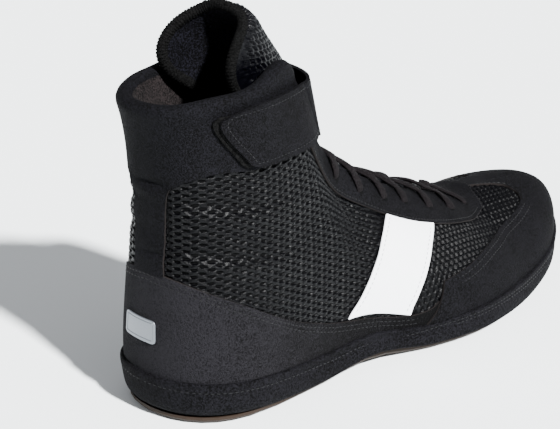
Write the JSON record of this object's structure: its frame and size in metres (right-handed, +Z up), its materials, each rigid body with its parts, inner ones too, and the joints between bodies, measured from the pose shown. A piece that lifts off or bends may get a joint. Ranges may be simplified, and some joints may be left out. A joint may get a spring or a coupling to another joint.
{
  "type": "wrestling shoe",
  "caption": "High-top wrestling shoe for the right foot: thin gum sole, black mesh and suede upper, laced throat, padded collar, tall tongue and a front strap.",
  "frame": {"origin": "on the floor below the centre of the bounding box", "axes": "+X towards the toe, +Z up, -Y towards the lateral (outer) side of this right shoe"},
  "size_m": [0.2992, 0.102, 0.1809],
  "materials": {
    "gum_rubber": "matt gum rubber",
    "black_foam": "fabric-faced foam",
    "black_suede": "napped suede",
    "black_mesh": "open mesh over foam",
    "black_knit": "smooth knit",
    "white_synthetic": "smooth synthetic",
    "silver_film": "satin silver",
    "brown_lining": "brushed lining",
    "black_lace": "round woven lace"
  },
  "bodies": {
    "root": {"outsole": "gum_rubber", "insole": "black_foam", "rand": "black_suede", "upper": "black_mesh", "counter": "black_suede", "toe_cap": "black_suede", "cuff": "black_knit", "eyestay": "black_suede", "band_lateral": "white_synthetic", "band_medial": "white_synthetic", "heel_badge": "silver_film", "tongue": "brown_lining", "strap_pad": "black_foam", "strap": "black_knit", "lace_bar": "black_lace", "lace_cross_1": "black_lace", "lace_cross_2": "black_lace", "lace_cross_3": "black_lace", "lace_cross_4": "black_lace", "lace_cross_5": "black_lace", "lace_cross_6": "black_lace"}
  },
  "joints": []
}
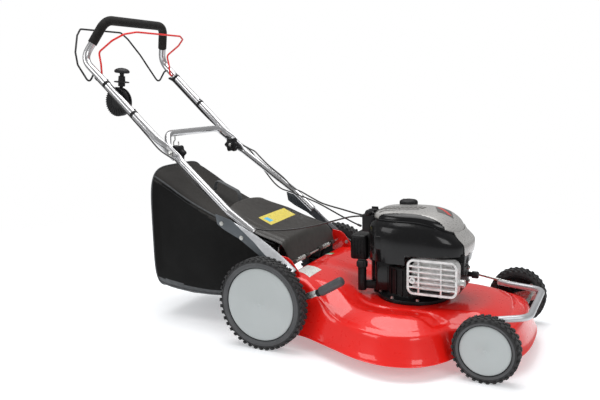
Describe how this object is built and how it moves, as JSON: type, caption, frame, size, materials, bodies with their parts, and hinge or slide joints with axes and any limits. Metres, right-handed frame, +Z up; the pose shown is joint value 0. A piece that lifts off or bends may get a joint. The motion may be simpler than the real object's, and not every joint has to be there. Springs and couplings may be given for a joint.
{
  "type": "lawn mower",
  "caption": "Walk-behind petrol rotary lawn mower with pressed steel deck, folding tube handle, two control bails and a rear fabric grass bag.",
  "frame": {"origin": "on the ground, under the centre of the mower's overall bounding box", "axes": "+X is the mower's forward direction, +Y its left side as seen by the person pushing it, +Z up"},
  "size_m": [1.565, 0.6603, 1.0299],
  "materials": {
    "red_paint": "gloss red enamel",
    "silver_paint": "satin silver enamel",
    "bright_tube": "polished plated tube",
    "zinc_steel": "zinc plated",
    "dark_steel": "black oxide",
    "cast_aluminium": "as cast",
    "black_gloss": "gloss black",
    "black_plastic": "fine texture",
    "silver_plastic": "silver satin",
    "wheel_grey": "pale grey moulding",
    "tyre_rubber": "dark grey rubber",
    "foam": "closed-cell foam",
    "bag_fabric": "woven mesh",
    "cable_sheath": "smooth sheath",
    "belt_rubber": "V-belt"
  },
  "bodies": {
    "mower": {"deck_shell": "red_paint", "front_bumper": "silver_paint", "handle_bracket_left": "silver_paint", "handle_bracket_right": "silver_paint", "lower_handle": "bright_tube", "rope_guide": "zinc_steel", "engine_block": "black_plastic", "blower_housing": "black_gloss", "top_cover": "silver_plastic", "fuel_tank": "black_plastic", "air_filter_cover": "black_plastic", "carburettor": "cast_aluminium", "muffler": "zinc_steel", "muffler_guard": "cast_aluminium", "spark_plug": "black_plastic", "gearbox": "cast_aluminium", "drive_belt": "belt_rubber", "brake_cable_lower": "cable_sheath", "throttle_cable_lower": "cable_sheath", "clutch_cable_lower": "cable_sheath", "flap_pin": "zinc_steel"},
    "height_adjuster": {"rear_axle_frame": "dark_steel", "height_lever_grip": "black_plastic"},
    "front_axle": {"front_axle": "dark_steel"},
    "height_link": {"height_link_rod": "dark_steel"},
    "rotor": {"crankshaft": "dark_steel", "flywheel": "cast_aluminium", "blade_hub_pulley": "cast_aluminium", "cutting_blade": "dark_steel", "blade_bolt": "zinc_steel"},
    "gearbox_pulley": {"gearbox_pulley": "black_plastic"},
    "drive_shaft": {"drive_shaft": "dark_steel"},
    "starter_grip": {"starter_grip": "black_plastic"},
    "fuel_cap": {"fuel_cap": "black_plastic"},
    "oil_cap": {"oil_cap": "black_plastic"},
    "rear_flap": {"rear_flap": "black_plastic"},
    "grass_bag": {"grass_bag": "bag_fabric", "bag_mouth_frame": "zinc_steel"},
    "upper_handle": {"upper_handle": "bright_tube", "foam_grip": "foam", "lever_housing": "black_plastic", "brake_cable_upper": "cable_sheath", "control_cables_upper": "cable_sheath"},
    "fold_knob_left": {"fold_knob_left": "black_plastic"},
    "fold_knob_right": {"fold_knob_right": "black_plastic"},
    "drive_bail": {"drive_bail": "black_gloss"},
    "brake_bail": {"brake_bail": "red_paint"},
    "speed_lever": {"speed_lever": "black_plastic"},
    "rear_left_wheel": {"rear_left_tyre": "tyre_rubber", "rear_left_rim": "wheel_grey", "rear_left_cover": "wheel_grey"},
    "rear_right_wheel": {"rear_right_tyre": "tyre_rubber", "rear_right_rim": "wheel_grey", "rear_right_cover": "wheel_grey"},
    "front_left_wheel": {"front_left_tyre": "tyre_rubber", "front_left_rim": "wheel_grey", "front_left_cover": "wheel_grey"},
    "front_right_wheel": {"front_right_tyre": "tyre_rubber", "front_right_rim": "wheel_grey", "front_right_cover": "wheel_grey"}
  },
  "joints": [
    {"name": "height_adjust", "type": "hinge", "parent": "mower", "child": "height_adjuster", "pos_m": [0.073, 0.03, 0.152], "axis": [0, 1, 0], "range_deg": [-28, 8]},
    {"name": "front_axle_swing", "type": "hinge", "parent": "mower", "child": "front_axle", "pos_m": [0.728, 0.03, 0.101], "axis": [0, 1, 0], "range_deg": [-28, 8]},
    {"name": "height_link_swing", "type": "hinge", "parent": "height_adjuster", "child": "height_link", "pos_m": [0.073, 0.2685, 0.182], "axis": [0, 1, 0], "range_deg": [-8, 28]},
    {"name": "rear_left_wheel_spin", "type": "hinge", "parent": "height_adjuster", "child": "rear_left_wheel", "pos_m": [0.028, 0.3088, 0.14], "axis": [0, 1, 0], "continuous": true},
    {"name": "front_left_wheel_spin", "type": "hinge", "parent": "front_axle", "child": "front_left_wheel", "pos_m": [0.683, 0.287, 0.089], "axis": [0, 1, 0], "continuous": true},
    {"name": "rear_right_wheel_spin", "type": "hinge", "parent": "height_adjuster", "child": "rear_right_wheel", "pos_m": [0.028, -0.2488, 0.14], "axis": [0, 1, 0], "continuous": true},
    {"name": "front_right_wheel_spin", "type": "hinge", "parent": "front_axle", "child": "front_right_wheel", "pos_m": [0.683, -0.227, 0.089], "axis": [0, 1, 0], "continuous": true},
    {"name": "crank_spin", "type": "hinge", "parent": "mower", "child": "rotor", "pos_m": [0.428, -0.03, 0.2], "axis": [0, 0, 1], "continuous": true},
    {"name": "gearbox_pulley_spin", "type": "hinge", "parent": "mower", "child": "gearbox_pulley", "pos_m": [0.128, 0.03, 0.117], "axis": [0, 0, 1], "continuous": true},
    {"name": "drive_shaft_spin", "type": "hinge", "parent": "mower", "child": "drive_shaft", "pos_m": [0.073, 0.03, 0.152], "axis": [0, 1, 0], "continuous": true},
    {"name": "starter_pull", "type": "slide", "parent": "mower", "child": "starter_grip", "axis": [-0.8, 0, 0.6], "range_m": [0, 0.45], "stiffness_N_per_m": 20, "springref_m": -0.05},
    {"name": "fuel_cap_turn", "type": "hinge", "parent": "mower", "child": "fuel_cap", "pos_m": [0.384, 0.0555, 0.4], "axis": [0, 0, 1], "range_deg": [0, 120]},
    {"name": "dipstick_lift", "type": "slide", "parent": "mower", "child": "oil_cap", "axis": [0, 0, 1], "range_m": [0, 0.1]},
    {"name": "flap_hinge", "type": "hinge", "parent": "mower", "child": "rear_flap", "pos_m": [0.067, 0.03, 0.238], "axis": [0, 1, 0], "range_deg": [0, 75], "stiffness_Nm_per_rad": 0.5, "springref_deg": -20.05, "deforming": ["brake_cable_lower", "throttle_cable_lower", "clutch_cable_lower"]},
    {"name": "bag_slide", "type": "slide", "parent": "mower", "child": "grass_bag", "axis": [-1, 0, 0], "range_m": [0, 0.55]},
    {"name": "handle_fold", "type": "hinge", "parent": "mower", "child": "upper_handle", "pos_m": [-0.338, 0.03, 0.573], "axis": [0, 1, 0], "range_deg": [0, 135], "deforming": ["brake_cable_lower", "throttle_cable_lower", "clutch_cable_lower", "brake_cable_upper", "control_cables_upper"]},
    {"name": "left_knob_turn", "type": "hinge", "parent": "mower", "child": "fold_knob_left", "pos_m": [-0.338, 0.195, 0.573], "axis": [0, 1, 0], "continuous": true},
    {"name": "right_knob_turn", "type": "hinge", "parent": "mower", "child": "fold_knob_right", "pos_m": [-0.338, -0.135, 0.573], "axis": [0, 1, 0], "continuous": true},
    {"name": "drive_bail_squeeze", "type": "hinge", "parent": "upper_handle", "child": "drive_bail", "pos_m": [-0.644, 0.03, 0.852], "axis": [0, 1, 0], "range_deg": [0, 42], "stiffness_Nm_per_rad": 0.6, "springref_deg": -28.65},
    {"name": "brake_bail_squeeze", "type": "hinge", "parent": "upper_handle", "child": "brake_bail", "pos_m": [-0.62, 0.03, 0.833], "axis": [0, 1, 0], "range_deg": [-26, 0], "stiffness_Nm_per_rad": 0.6, "springref_deg": 28.65},
    {"name": "speed_lever_swing", "type": "hinge", "parent": "upper_handle", "child": "speed_lever", "pos_m": [-0.56, -0.1515, 0.742], "axis": [0, 1, 0], "range_deg": [-11, 30]}
  ],
  "couplings": [
    {"joint": "front_axle_swing", "follows": "height_adjust", "ratio": 1},
    {"joint": "height_link_swing", "follows": "height_adjust", "ratio": -1},
    {"joint": "gearbox_pulley_spin", "follows": "crank_spin", "ratio": 0.8182}
  ]
}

**Written exercise**
Search the entries for the string "parts" and collect each line that has it.

**Completed exercise**
Write the JSON record of this object's structure: its frame and size in metres (right-handed, +Z up), its materials, each rigid body with its parts, inner ones too, and the joints between bodies, measured from the pose shown. A piece that lifts off or bends may get a joint. Ranges may be simplified, and some joints may be left out. A joint may get a spring or a coupling to another joint.
Describe how this object is built and how it moves, as JSON: type, caption, frame, size, materials, bodies with their parts, and hinge or slide joints with axes and any limits. Metres, right-handed frame, +Z up; the pose shown is joint value 0. A piece that lifts off or bends may get a joint. The motion may be simpler than the real object's, and not every joint has to be there. Springs and couplings may be given for a joint.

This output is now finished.